This is my perspective on it. The difference is 12x as much information about you. Now there is a single annual data point. Under this program you will be reporting monthly data points on your mileage.
Insurance is a business that makes a profit by charging premiums that exceed the probable payout of claims. Insurance is data and analysis of data. Let’s take the example of a 12,000 mile a year policy on a XLR. The insurance company thinks you are driving it 1000 miles a month with a corresponding risk. But, it sits in storage from November to April being driven a total of 500 miles in the 6 months. Then, you hit the road.
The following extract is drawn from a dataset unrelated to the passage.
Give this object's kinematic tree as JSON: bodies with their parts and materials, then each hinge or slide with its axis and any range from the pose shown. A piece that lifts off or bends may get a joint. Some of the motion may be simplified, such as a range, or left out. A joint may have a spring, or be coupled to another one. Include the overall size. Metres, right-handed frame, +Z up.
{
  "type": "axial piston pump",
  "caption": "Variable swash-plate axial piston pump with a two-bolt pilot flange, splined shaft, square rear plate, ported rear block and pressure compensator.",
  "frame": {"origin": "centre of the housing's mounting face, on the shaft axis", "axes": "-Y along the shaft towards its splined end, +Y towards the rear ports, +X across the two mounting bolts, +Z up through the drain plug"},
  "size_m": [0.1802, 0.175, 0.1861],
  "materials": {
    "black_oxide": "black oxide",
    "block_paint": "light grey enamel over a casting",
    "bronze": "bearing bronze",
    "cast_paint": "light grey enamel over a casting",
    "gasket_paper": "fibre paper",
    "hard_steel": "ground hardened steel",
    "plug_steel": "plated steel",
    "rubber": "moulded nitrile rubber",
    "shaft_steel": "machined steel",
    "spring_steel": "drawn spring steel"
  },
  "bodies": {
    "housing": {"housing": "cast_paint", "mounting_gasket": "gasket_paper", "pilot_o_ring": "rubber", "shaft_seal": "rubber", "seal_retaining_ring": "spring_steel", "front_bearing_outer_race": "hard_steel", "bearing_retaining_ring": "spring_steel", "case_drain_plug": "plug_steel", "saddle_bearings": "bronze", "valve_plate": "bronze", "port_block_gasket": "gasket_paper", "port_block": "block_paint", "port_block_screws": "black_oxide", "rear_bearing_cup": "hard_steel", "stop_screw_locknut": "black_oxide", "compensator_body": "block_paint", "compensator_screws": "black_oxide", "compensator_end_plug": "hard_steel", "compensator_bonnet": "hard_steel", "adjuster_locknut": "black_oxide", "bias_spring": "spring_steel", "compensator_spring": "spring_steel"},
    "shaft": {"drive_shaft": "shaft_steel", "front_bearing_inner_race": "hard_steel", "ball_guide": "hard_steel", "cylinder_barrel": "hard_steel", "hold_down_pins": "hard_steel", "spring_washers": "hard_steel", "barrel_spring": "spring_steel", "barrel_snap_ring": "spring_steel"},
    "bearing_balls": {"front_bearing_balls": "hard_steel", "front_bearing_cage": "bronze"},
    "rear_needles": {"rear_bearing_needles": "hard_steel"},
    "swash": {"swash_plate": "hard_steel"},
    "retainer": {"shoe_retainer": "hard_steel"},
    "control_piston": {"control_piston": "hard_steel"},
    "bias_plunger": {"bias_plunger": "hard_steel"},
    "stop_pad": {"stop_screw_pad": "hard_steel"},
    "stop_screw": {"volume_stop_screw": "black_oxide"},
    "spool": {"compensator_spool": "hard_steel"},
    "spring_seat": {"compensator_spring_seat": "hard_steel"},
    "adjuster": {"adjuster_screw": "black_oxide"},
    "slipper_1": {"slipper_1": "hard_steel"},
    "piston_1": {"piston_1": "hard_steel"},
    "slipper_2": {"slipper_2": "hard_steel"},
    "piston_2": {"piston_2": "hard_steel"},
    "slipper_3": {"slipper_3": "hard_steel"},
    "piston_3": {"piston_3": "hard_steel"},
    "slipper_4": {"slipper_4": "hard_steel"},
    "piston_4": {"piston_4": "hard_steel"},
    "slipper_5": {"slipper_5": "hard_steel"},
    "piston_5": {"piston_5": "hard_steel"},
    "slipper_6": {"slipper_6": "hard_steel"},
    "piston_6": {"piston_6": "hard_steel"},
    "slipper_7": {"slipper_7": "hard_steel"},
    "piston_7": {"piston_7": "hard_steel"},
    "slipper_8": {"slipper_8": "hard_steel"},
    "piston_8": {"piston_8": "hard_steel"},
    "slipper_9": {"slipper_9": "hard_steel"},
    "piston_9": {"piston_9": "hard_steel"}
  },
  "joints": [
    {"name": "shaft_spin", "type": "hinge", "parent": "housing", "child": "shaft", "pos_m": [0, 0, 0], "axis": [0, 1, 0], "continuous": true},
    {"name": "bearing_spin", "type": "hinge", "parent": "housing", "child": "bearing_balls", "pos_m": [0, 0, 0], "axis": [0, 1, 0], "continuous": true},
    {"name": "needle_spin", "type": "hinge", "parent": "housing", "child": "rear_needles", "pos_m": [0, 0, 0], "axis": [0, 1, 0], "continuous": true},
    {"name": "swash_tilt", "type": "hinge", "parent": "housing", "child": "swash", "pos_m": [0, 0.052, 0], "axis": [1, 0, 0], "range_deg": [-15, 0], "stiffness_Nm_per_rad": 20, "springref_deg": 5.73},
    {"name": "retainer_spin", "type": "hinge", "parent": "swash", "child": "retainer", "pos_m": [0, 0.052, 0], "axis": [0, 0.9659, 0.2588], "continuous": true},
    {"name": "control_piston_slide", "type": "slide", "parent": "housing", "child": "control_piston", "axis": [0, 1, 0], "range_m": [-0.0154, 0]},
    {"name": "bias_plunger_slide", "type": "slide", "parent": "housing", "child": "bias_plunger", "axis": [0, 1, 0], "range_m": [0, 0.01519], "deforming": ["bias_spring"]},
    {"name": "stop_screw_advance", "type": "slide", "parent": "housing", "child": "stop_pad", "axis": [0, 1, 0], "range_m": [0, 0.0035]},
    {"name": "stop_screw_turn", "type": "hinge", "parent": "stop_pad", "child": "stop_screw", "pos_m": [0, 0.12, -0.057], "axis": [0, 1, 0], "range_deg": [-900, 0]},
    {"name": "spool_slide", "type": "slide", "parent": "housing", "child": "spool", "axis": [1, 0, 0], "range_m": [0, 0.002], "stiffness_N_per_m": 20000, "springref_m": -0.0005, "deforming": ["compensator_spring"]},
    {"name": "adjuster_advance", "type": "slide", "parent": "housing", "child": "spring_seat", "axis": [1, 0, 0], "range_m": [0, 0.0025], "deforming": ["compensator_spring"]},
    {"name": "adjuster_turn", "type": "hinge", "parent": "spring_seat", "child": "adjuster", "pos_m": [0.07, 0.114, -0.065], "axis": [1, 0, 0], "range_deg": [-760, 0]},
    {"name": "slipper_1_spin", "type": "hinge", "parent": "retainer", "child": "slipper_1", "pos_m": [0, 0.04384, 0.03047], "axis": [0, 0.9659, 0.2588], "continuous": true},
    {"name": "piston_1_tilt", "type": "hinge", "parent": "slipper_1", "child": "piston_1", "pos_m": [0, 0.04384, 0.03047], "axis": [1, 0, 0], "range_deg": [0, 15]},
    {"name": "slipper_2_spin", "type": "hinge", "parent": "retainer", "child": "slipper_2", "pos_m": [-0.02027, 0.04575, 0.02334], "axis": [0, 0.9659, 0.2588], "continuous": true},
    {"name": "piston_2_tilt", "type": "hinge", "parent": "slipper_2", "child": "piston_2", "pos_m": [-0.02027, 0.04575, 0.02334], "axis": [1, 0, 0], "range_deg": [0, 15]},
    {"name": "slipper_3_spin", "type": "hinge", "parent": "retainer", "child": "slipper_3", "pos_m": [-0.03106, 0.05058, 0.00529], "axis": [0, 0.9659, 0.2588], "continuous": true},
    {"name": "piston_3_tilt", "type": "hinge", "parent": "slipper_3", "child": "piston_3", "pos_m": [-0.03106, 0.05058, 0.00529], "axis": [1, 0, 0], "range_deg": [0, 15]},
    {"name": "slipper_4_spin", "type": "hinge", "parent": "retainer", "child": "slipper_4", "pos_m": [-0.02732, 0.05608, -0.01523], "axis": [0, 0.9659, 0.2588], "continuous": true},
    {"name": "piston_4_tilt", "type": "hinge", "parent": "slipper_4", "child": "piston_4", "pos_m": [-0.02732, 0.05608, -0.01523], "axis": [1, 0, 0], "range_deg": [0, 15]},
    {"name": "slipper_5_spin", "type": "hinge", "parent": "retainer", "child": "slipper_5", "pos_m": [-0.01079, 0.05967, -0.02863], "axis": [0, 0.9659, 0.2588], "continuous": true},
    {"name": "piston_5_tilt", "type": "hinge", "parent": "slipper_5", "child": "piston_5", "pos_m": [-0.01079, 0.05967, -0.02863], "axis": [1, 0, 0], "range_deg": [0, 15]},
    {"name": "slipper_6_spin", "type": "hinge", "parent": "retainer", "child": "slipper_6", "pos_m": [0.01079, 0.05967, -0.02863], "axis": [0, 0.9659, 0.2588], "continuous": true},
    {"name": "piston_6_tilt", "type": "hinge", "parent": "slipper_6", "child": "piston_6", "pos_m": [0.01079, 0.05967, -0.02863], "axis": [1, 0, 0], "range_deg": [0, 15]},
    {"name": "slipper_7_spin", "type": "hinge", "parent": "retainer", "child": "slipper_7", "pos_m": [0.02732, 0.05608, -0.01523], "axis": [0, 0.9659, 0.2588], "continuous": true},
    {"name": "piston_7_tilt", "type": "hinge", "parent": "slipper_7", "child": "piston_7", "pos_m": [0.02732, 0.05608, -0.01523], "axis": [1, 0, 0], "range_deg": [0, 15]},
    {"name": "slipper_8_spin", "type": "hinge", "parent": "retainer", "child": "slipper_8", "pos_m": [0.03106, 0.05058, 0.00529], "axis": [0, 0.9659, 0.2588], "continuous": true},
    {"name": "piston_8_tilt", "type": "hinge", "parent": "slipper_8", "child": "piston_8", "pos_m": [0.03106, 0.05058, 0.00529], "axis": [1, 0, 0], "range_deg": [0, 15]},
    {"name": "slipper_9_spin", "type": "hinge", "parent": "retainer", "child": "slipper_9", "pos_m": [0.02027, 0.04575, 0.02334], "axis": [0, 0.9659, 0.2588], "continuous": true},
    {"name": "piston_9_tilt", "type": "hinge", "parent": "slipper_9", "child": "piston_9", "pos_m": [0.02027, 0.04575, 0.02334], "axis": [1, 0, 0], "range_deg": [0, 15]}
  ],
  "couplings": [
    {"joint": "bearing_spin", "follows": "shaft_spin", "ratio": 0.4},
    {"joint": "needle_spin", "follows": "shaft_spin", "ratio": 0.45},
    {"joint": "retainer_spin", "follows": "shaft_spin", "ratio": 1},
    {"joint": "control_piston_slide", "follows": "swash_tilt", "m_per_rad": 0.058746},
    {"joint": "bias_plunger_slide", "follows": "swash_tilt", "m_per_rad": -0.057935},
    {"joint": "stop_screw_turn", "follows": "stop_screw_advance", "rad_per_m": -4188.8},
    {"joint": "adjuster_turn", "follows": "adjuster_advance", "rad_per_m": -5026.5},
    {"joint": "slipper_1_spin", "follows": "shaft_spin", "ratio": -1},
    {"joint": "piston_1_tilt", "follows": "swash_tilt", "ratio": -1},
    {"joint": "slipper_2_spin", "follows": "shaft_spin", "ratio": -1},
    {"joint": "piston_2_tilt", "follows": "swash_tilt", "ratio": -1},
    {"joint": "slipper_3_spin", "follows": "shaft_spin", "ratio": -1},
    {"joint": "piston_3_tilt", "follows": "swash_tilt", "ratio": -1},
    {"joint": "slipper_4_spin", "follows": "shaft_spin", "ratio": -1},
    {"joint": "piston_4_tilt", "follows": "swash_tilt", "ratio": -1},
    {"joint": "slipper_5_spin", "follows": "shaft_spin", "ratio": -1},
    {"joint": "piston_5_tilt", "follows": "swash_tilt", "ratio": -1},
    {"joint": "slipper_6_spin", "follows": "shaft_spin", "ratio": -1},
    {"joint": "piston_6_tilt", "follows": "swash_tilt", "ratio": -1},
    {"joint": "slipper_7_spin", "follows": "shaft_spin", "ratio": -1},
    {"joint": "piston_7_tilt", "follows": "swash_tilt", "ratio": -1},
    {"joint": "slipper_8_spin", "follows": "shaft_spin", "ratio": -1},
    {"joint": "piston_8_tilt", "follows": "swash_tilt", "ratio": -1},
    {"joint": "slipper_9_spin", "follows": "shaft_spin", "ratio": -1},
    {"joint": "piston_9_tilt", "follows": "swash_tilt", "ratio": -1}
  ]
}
May = 1500, June =2500, July =2500, August =2500, Sept = 2000, October =1000 Total = 12,500. The insurance company probably has an average for 12,000 miles policies where they give you a grace amount to 12,600 based on statistical data from all their 12,000 mile policies before flagging it for further analysis. Why tick off a good paying customer for being slightly over? They don’t want to lose your business. Now, they accumulate monthly data from Onstar instead of the single annual data point from their letter. The average they expect is 1000 with a max of 1300. Anything over 1300 gets flagged for further analysis. The summer months indicate that you are driving the car at a 30,000 mile a year rate versus the 12,000 mile policy that you are paying for. Next you’ll get a call from your friendly agent increasing your premium.
Interestingly I didn’t get a letter with the Onstar offer for my CTS.